Esposin, SRAGEN — Ketua Komisi II DPRD Sragen, Sri Pambudi, meminta semua kalangan tidak mengambinghitamkan para petani yang menyalahgunakan elpiji 3 kilogram (kg) untuk keperluan mengairi sawah.
Promosi Berkat Pemberdayaan BRI, UMKM Ini Optimalkan Produk Bambu hingga Mancanegara
Sri Pambudi mengakui penggunaan elpiji untuk keperluan mengairi sawah memang tidak tepat. Namun, harus dipahami petani terpaksa melakukan hal itu lantaran tidak kuat membeli bahan bakar minyak (BBM) yang harganya melambung.
“Saya memaklumi langkah yang diambil petani. Secara utility memang tidak tepat. Tapi, maraknya penyalahggunaan elpiji di sektor pertanian ini bukan semata-mata kesalahan petani,” terang Sri Pambudi kepada Esposin, Sabtu (6/6/2015).
Menurutnya, pelarangan penggunaan elpiji oleh kalangan petani tidak sejalan dengan kampanye pemerintah untuk meningkatkan produktivitas beras menuju swasembada pangan.
“Pola pikir petani itu sederhana saja. Mereka ingin tetap bisa panen dengan biaya produksi yang bisa ditekan seminim mungkin. Kalau ada cara yang lebih hemat, mengapa harus keluar banyak uang,” paparnya.
Sri Pambudi mengaku sudah kerap mendapat keluhan dari petani terkait masalah kurangnya pasokan air. Problem itu amat dirasakan petani di kawasan sebelah utara Sungai Bengawan Solo. “Di Gesi dan Sukodono, air sumur tidak keluar meski sudah disedot pakai disel. Ini problem petani yang perlu dicarikan solusi,” terang dia.

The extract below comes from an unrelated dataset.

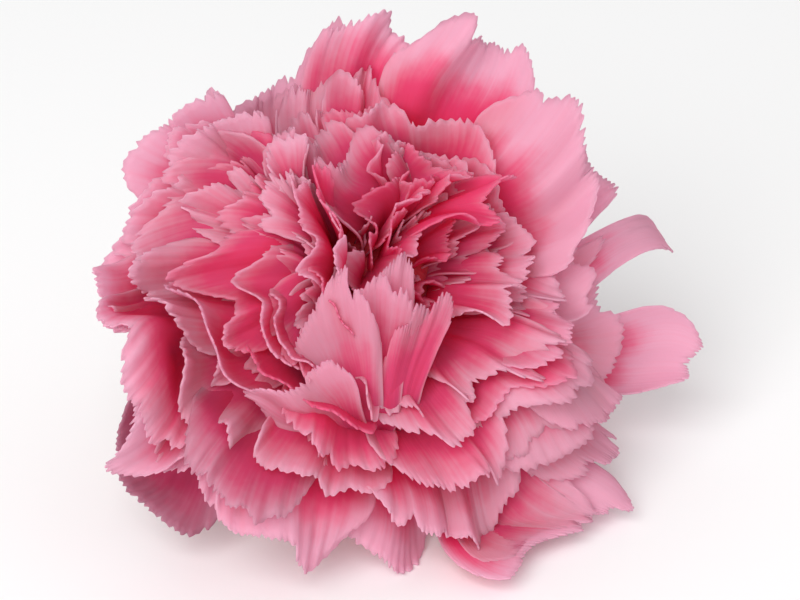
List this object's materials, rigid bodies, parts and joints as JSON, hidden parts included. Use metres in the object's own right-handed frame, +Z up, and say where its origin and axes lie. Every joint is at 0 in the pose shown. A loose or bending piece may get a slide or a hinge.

Lebih jauh, dia menganggap tidak etis bila para petani dijadikan kambing hitam atas kelangkaan elpiji di masyarakat. Menurutnya, kelangkaan elpiji ini dialami hampir di semua daerah di Indonesia.
Sri Pambudi menilai penyalahgunaan elpiji oleh petani ini sebagai problem sosial yang menjadi tanggung jawab pemerintah. “Tidak tepat kalau kita saling menyalahkan. Ini problem yang mestinya bisa dipecahkan pemerintah pusat,” jelasnya.